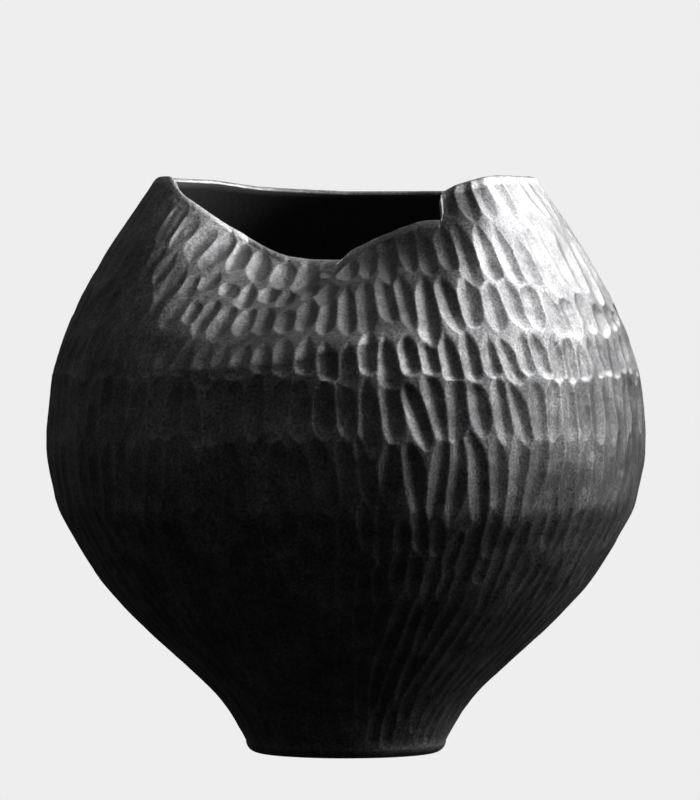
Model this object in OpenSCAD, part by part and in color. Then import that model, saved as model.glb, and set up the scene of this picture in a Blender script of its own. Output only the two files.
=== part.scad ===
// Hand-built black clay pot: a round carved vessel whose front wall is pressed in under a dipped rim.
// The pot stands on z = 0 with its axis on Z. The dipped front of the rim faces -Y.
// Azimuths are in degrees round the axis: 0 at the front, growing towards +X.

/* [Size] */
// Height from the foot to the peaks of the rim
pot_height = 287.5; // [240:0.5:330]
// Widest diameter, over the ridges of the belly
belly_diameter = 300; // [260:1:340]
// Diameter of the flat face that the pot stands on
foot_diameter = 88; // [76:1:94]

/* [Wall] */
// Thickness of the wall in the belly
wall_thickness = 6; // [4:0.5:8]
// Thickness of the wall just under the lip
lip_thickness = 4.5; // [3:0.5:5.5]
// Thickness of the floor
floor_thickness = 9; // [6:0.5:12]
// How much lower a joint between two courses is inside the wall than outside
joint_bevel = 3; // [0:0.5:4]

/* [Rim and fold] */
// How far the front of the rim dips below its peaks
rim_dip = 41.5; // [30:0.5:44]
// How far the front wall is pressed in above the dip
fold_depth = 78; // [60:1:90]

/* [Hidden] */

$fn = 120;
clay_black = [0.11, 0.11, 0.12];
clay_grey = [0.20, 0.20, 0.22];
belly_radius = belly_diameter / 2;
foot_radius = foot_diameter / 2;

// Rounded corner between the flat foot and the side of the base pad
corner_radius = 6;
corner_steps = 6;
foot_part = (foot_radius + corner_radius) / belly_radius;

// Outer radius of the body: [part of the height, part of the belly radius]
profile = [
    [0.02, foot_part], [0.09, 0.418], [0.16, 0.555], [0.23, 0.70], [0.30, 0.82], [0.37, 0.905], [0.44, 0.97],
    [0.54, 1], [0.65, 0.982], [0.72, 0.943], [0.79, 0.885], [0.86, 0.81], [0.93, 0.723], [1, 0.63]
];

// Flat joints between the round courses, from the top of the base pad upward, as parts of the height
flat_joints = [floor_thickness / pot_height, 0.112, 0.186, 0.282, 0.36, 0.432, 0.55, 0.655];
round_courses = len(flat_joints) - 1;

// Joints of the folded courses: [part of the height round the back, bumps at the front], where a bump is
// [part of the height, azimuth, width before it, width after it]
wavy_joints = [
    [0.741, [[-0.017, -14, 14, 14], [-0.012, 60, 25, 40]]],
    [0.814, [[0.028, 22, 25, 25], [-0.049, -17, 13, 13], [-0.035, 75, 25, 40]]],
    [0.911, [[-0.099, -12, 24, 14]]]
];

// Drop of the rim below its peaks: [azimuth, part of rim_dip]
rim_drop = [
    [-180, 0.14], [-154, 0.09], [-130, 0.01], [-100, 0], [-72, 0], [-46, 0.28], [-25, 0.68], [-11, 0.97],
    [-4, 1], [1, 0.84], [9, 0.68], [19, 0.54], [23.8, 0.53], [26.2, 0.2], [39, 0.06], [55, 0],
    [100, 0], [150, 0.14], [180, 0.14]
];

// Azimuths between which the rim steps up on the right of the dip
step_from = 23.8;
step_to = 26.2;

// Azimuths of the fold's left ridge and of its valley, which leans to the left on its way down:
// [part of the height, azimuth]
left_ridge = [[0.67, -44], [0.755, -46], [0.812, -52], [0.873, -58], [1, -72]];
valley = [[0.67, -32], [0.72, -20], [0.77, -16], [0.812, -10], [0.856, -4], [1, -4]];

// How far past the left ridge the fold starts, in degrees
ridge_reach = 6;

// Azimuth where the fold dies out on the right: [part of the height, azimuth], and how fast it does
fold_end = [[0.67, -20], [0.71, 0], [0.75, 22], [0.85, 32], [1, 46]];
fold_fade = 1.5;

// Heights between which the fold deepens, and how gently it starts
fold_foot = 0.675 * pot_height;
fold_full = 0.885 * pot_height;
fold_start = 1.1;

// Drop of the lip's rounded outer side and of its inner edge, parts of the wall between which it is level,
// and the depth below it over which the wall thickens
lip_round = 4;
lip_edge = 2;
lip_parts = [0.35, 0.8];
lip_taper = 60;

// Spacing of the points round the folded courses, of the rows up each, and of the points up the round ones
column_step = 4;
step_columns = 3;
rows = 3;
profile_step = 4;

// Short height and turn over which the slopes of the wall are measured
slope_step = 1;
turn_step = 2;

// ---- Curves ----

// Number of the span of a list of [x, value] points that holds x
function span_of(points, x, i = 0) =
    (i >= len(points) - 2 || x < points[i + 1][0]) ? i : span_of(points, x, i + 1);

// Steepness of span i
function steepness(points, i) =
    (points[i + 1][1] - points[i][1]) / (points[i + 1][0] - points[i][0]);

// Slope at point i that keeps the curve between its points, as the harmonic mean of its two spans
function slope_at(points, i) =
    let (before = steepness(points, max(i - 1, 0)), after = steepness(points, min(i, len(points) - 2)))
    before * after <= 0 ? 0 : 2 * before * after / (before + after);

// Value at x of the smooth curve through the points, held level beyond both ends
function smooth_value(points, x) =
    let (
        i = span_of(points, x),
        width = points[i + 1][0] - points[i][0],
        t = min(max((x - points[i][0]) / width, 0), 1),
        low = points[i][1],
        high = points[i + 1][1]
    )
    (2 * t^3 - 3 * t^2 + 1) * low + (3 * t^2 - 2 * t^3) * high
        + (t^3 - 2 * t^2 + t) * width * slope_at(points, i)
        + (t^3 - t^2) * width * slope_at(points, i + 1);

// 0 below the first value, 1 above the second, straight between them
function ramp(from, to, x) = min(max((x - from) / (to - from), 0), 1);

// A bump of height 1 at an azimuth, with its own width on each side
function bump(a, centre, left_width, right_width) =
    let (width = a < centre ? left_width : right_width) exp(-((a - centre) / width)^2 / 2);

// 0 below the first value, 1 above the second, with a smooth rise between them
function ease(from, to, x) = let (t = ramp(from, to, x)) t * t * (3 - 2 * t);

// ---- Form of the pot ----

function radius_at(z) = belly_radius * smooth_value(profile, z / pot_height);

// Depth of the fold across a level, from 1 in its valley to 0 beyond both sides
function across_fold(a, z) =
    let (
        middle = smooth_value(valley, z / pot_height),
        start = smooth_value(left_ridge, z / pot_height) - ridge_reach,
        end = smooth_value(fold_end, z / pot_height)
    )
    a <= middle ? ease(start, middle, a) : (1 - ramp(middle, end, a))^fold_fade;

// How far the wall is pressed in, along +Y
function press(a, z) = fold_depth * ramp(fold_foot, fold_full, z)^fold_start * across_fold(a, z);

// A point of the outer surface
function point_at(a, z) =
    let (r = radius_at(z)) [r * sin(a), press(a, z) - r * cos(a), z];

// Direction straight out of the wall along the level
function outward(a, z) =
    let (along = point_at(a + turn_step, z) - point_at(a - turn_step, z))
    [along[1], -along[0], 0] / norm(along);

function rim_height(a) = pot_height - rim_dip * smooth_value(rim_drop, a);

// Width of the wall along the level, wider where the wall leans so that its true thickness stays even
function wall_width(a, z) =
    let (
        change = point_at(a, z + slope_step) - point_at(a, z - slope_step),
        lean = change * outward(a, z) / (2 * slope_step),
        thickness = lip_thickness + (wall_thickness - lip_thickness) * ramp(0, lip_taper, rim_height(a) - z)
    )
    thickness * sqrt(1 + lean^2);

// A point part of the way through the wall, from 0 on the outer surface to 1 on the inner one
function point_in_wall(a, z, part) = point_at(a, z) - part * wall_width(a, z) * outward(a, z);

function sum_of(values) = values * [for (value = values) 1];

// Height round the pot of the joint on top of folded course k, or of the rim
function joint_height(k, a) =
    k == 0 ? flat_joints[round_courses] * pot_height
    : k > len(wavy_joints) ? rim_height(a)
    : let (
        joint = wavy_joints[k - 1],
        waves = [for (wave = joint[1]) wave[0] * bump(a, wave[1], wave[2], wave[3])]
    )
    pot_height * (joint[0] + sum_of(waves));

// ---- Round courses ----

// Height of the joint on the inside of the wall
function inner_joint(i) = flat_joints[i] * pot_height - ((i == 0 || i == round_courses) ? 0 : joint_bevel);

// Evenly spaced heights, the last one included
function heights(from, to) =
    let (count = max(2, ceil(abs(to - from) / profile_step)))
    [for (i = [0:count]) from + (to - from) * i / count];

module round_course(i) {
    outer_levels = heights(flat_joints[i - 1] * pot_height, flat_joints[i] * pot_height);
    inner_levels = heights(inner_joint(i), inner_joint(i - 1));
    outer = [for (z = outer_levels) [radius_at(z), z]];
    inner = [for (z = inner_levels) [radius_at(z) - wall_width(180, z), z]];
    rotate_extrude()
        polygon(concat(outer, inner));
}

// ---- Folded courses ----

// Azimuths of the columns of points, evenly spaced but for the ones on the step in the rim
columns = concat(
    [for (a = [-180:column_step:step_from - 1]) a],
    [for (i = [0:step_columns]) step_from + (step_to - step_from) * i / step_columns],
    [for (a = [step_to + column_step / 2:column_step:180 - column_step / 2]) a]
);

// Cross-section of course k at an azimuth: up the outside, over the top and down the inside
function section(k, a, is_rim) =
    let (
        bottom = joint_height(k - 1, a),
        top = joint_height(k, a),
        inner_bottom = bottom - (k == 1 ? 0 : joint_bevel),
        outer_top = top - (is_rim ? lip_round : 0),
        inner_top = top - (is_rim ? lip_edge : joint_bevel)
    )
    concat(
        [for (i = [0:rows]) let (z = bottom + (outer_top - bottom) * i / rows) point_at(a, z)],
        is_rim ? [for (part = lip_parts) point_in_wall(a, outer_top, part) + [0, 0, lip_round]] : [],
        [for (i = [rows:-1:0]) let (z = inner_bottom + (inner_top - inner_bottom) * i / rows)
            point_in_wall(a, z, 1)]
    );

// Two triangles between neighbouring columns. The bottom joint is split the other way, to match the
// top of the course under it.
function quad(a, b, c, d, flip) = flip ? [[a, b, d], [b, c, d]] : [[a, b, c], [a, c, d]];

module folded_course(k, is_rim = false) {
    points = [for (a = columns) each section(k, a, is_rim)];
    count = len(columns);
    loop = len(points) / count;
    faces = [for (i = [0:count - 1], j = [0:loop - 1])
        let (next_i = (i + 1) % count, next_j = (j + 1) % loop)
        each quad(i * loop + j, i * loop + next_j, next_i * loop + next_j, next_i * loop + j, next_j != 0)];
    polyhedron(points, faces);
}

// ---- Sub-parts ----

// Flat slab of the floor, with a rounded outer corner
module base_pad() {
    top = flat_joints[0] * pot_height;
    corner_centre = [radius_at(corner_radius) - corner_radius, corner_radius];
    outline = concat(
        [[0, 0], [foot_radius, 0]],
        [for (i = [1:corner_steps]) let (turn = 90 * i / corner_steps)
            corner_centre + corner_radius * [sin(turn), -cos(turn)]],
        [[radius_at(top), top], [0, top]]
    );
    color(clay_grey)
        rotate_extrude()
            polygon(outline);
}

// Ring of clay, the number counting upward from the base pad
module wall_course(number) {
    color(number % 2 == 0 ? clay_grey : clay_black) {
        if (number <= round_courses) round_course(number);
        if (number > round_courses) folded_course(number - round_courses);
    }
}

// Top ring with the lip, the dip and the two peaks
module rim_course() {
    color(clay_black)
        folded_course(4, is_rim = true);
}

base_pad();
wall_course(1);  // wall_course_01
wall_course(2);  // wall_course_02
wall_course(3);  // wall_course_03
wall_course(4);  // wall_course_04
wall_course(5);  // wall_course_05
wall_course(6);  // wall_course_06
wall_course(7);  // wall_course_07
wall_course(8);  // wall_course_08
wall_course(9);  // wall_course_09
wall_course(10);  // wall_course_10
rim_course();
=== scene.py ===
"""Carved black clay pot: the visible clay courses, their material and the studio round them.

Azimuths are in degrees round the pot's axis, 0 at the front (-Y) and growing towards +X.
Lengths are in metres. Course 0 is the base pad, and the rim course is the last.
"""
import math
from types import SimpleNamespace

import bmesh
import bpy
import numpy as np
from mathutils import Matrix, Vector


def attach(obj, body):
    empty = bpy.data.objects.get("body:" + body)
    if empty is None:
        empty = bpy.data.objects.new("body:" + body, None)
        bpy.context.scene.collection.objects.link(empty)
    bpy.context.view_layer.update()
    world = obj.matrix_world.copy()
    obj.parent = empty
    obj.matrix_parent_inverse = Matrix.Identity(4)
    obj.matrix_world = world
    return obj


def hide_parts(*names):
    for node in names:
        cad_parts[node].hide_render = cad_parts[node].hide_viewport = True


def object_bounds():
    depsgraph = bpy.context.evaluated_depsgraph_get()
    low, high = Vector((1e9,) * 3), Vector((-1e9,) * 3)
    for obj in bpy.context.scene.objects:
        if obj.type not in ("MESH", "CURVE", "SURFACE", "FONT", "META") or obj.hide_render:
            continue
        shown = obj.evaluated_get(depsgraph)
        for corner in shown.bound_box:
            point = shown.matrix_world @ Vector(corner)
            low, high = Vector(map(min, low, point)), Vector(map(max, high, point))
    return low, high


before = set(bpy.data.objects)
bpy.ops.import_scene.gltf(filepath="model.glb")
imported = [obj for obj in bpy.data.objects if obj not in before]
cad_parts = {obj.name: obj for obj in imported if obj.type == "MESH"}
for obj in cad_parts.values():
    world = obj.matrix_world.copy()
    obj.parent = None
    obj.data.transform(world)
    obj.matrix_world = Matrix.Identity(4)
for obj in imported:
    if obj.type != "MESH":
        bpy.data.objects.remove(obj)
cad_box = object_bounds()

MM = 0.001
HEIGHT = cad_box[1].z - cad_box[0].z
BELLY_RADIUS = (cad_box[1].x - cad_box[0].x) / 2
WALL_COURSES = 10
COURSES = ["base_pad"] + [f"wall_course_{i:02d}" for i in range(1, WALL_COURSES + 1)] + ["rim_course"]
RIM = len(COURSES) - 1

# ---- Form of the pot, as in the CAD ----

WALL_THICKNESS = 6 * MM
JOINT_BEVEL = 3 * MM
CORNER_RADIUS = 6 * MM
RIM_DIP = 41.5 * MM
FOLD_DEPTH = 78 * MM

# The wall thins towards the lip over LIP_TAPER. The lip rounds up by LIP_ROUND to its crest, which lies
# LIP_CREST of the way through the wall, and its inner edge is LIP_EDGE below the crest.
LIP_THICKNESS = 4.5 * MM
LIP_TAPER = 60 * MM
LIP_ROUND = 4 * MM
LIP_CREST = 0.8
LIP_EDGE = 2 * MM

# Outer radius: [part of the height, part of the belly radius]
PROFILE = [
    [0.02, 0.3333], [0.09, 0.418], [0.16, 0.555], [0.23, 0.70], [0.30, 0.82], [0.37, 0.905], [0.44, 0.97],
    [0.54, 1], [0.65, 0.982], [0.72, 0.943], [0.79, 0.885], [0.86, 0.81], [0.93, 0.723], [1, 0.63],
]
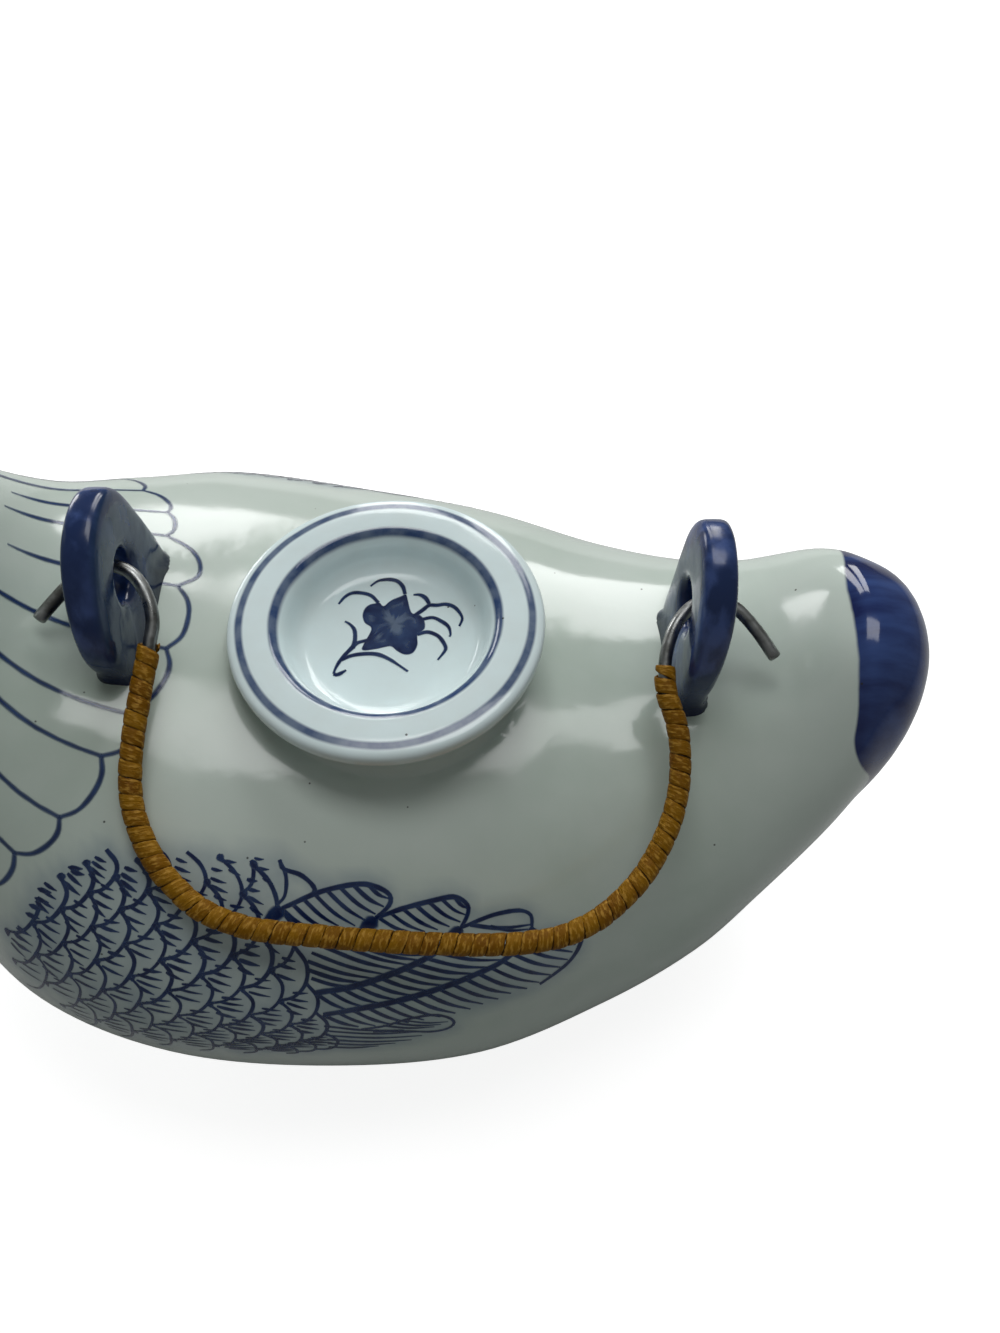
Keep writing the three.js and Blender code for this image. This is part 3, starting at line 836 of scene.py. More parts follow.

···

In the listing above, find the line containing "base_pad();" and the line containing "obj.matrix_world = world". Output them and every line between, exactly, and nothing else.

- _Exercise solution_
base_pad();
wall_course(1);  // wall_course_01
wall_course(2);  // wall_course_02
wall_course(3);  // wall_course_03
wall_course(4);  // wall_course_04
wall_course(5);  // wall_course_05
wall_course(6);  // wall_course_06
wall_course(7);  // wall_course_07
wall_course(8);  // wall_course_08
wall_course(9);  // wall_course_09
wall_course(10);  // wall_course_10
rim_course();
=== scene.py ===
"""Carved black clay pot: the visible clay courses, their material and the studio round them.

Azimuths are in degrees round the pot's axis, 0 at the front (-Y) and growing towards +X.
Lengths are in metres. Course 0 is the base pad, and the rim course is the last.
"""
import math
from types import SimpleNamespace

import bmesh
import bpy
import numpy as np
from mathutils import Matrix, Vector


def attach(obj, body):
    empty = bpy.data.objects.get("body:" + body)
    if empty is None:
        empty = bpy.data.objects.new("body:" + body, None)
        bpy.context.scene.collection.objects.link(empty)
    bpy.context.view_layer.update()
    world = obj.matrix_world.copy()
    obj.parent = empty
    obj.matrix_parent_inverse = Matrix.Identity(4)
    obj.matrix_world = world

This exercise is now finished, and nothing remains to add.